=== INPUT ROWS ===

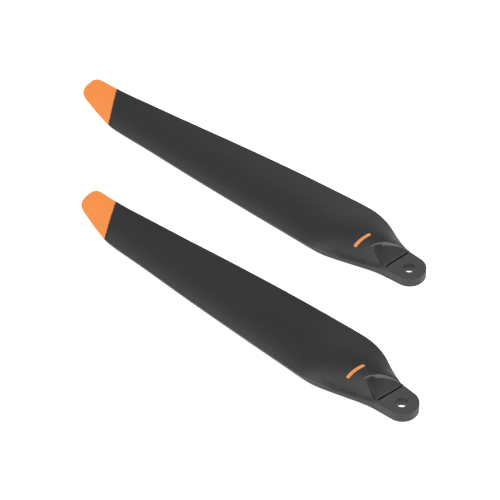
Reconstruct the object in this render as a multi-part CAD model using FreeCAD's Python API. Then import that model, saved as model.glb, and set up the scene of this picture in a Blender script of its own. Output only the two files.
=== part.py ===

...

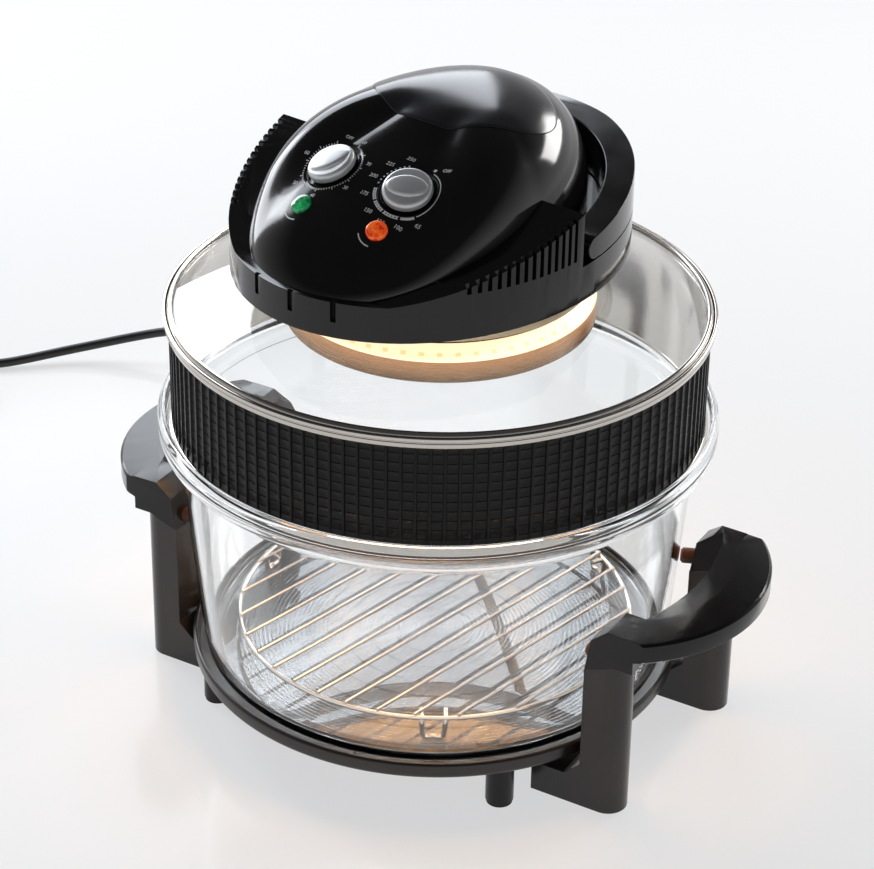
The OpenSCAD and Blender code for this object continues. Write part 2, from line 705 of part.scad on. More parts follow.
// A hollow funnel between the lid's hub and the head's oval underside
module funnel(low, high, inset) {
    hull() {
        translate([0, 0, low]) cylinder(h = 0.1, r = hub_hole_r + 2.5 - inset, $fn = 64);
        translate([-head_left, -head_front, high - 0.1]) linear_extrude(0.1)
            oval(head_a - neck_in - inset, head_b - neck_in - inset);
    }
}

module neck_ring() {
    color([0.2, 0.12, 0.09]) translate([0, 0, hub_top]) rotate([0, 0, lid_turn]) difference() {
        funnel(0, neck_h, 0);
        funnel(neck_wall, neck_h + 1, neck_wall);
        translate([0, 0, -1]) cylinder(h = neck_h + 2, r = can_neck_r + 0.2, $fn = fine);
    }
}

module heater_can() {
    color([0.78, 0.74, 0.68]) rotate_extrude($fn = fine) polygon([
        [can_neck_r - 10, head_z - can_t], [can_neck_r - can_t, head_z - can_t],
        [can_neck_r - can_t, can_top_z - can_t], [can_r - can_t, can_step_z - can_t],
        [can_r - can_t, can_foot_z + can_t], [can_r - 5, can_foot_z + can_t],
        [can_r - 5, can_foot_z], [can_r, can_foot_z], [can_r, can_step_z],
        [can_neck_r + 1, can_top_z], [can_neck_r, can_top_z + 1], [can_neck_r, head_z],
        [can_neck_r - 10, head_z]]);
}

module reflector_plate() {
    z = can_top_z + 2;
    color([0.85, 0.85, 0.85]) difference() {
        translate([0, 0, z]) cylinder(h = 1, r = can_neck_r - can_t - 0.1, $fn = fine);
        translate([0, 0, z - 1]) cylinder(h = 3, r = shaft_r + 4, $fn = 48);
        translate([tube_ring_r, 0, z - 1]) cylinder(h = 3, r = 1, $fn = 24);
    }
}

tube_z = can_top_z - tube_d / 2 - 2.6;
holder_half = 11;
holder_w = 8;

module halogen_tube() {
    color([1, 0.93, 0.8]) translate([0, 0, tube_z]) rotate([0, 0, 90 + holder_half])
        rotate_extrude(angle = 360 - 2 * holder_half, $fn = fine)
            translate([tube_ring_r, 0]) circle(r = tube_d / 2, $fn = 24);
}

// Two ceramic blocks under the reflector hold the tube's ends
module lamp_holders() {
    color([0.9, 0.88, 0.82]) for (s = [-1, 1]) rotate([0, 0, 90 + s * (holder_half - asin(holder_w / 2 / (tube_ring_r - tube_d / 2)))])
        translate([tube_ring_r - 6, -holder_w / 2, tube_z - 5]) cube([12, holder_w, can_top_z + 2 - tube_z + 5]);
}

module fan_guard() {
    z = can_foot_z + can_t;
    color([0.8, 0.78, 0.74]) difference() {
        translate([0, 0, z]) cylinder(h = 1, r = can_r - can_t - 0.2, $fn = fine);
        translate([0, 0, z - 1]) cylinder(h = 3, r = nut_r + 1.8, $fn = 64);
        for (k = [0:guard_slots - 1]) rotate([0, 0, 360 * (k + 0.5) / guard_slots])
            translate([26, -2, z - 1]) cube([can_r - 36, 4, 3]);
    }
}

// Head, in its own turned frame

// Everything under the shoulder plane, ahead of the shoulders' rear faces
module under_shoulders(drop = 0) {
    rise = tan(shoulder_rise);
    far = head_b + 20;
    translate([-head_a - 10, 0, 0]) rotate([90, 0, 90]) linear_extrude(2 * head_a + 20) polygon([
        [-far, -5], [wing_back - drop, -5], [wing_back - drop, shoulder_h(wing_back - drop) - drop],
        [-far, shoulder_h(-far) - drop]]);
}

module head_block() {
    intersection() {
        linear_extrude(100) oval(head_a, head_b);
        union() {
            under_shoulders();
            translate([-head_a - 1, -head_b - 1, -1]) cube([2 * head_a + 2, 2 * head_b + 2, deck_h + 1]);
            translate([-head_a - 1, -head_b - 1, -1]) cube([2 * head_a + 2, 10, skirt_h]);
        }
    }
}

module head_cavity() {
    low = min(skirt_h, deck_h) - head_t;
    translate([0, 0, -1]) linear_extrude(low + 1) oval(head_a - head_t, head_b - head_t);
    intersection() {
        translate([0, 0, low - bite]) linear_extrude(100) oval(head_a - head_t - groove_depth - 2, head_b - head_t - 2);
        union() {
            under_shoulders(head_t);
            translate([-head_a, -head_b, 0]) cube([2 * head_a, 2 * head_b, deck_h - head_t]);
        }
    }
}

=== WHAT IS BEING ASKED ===
Collect each line of the entries that has the word "this", copying it in full.

=== CORRECT RESPONSE ===
Reconstruct the object in this render as a multi-part CAD model using FreeCAD's Python API. Then import that model, saved as model.glb, and set up the scene of this picture in a Blender script of its own. Output only the two files.
The OpenSCAD and Blender code for this object continues. Write part 2, from line 705 of part.scad on. More parts follow.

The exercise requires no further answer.